Challenge:
Select all lines with the string "materials" in them, and copy those lines.

Source excerpt:
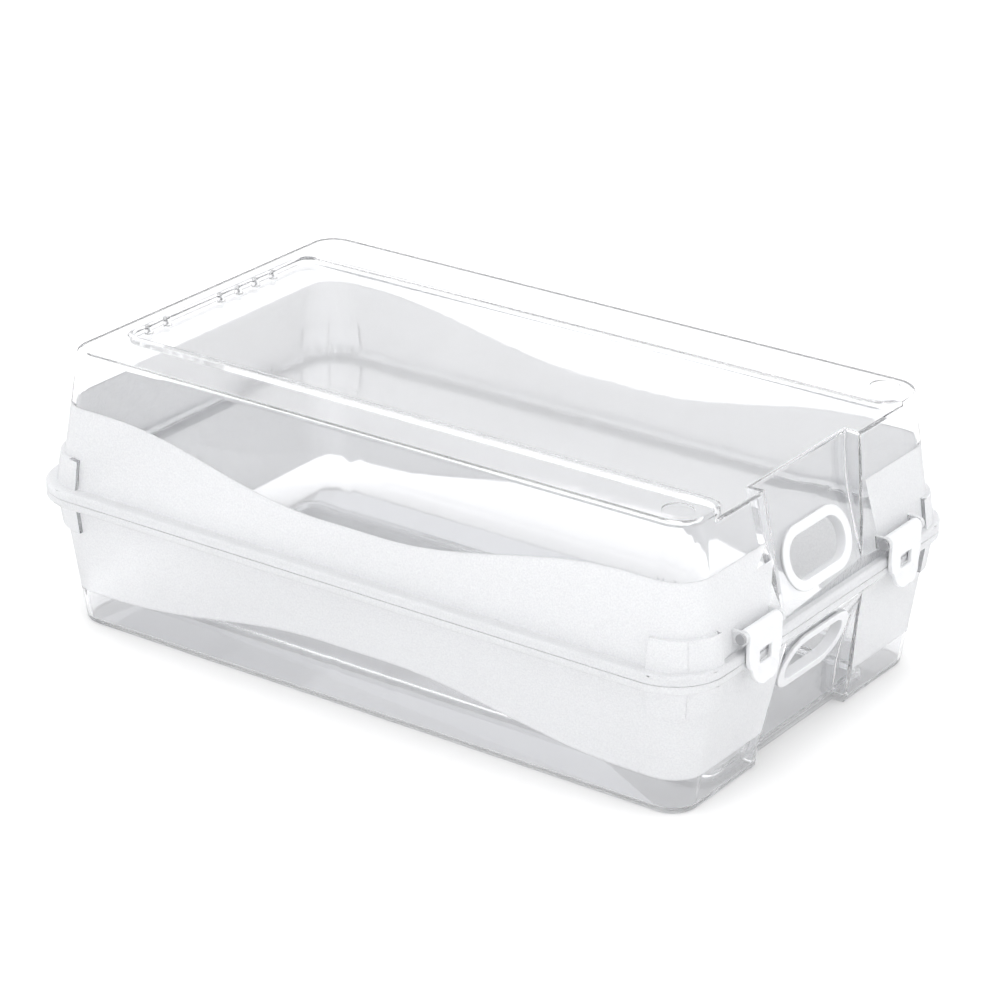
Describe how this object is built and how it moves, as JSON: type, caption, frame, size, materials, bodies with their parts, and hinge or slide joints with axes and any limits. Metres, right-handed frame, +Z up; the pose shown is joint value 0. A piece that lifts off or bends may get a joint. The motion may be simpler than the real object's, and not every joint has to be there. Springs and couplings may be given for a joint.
{
  "type": "egg holder tray",
  "caption": "Clear two-part egg tray with a hinged upper half, grip openings and flip latches at the front end.",
  "frame": {"origin": "middle of the underside of the whole tray's bounding box, on the plane that it stands on", "axes": "+X towards the front end with the latches and grip openings, +Y towards the left side seen from the rear, +Z up"},
  "size_m": [0.3607, 0.216, 0.129],
  "materials": {
    "clear_plastic": "clear, with a frosted band round the middle",
    "white_plastic": "satin white",
    "pin_steel": "plain drawn wire"
  },
  "bodies": {
    "base": {"lower_shell": "clear_plastic", "lower_grip_rim": "white_plastic", "left_hinge_pin": "pin_steel", "right_hinge_pin": "pin_steel"},
    "lid": {"upper_shell": "clear_plastic", "upper_grip_rim": "white_plastic", "left_latch_pin": "pin_steel", "right_latch_pin": "pin_steel"},
    "left_latch": {"left_latch": "white_plastic"},
    "right_latch": {"right_latch": "white_plastic"}
  },
  "joints": [
    {"name": "lid_hinge", "type": "hinge", "parent": "base", "child": "lid", "pos_m": [-0.17685, 0, 0.0645], "axis": [0, -1, 0], "range_deg": [0, 180]},
    {"name": "left_latch_hinge", "type": "hinge", "parent": "lid", "child": "left_latch", "pos_m": [0.17565, 0.0565, 0.0757], "axis": [0, -1, 0], "range_deg": [0, 150]},
    {"name": "right_latch_hinge", "type": "hinge", "parent": "lid", "child": "right_latch", "pos_m": [0.17565, -0.0565, 0.0757], "axis": [0, -1, 0], "range_deg": [0, 150]}
  ]
}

Response to this exercise:
Describe how this object is built and how it moves, as JSON: type, caption, frame, size, materials, bodies with their parts, and hinge or slide joints with axes and any limits. Metres, right-handed frame, +Z up; the pose shown is joint value 0. A piece that lifts off or bends may get a joint. The motion may be simpler than the real object's, and not every joint has to be there. Springs and couplings may be given for a joint.
  "materials": {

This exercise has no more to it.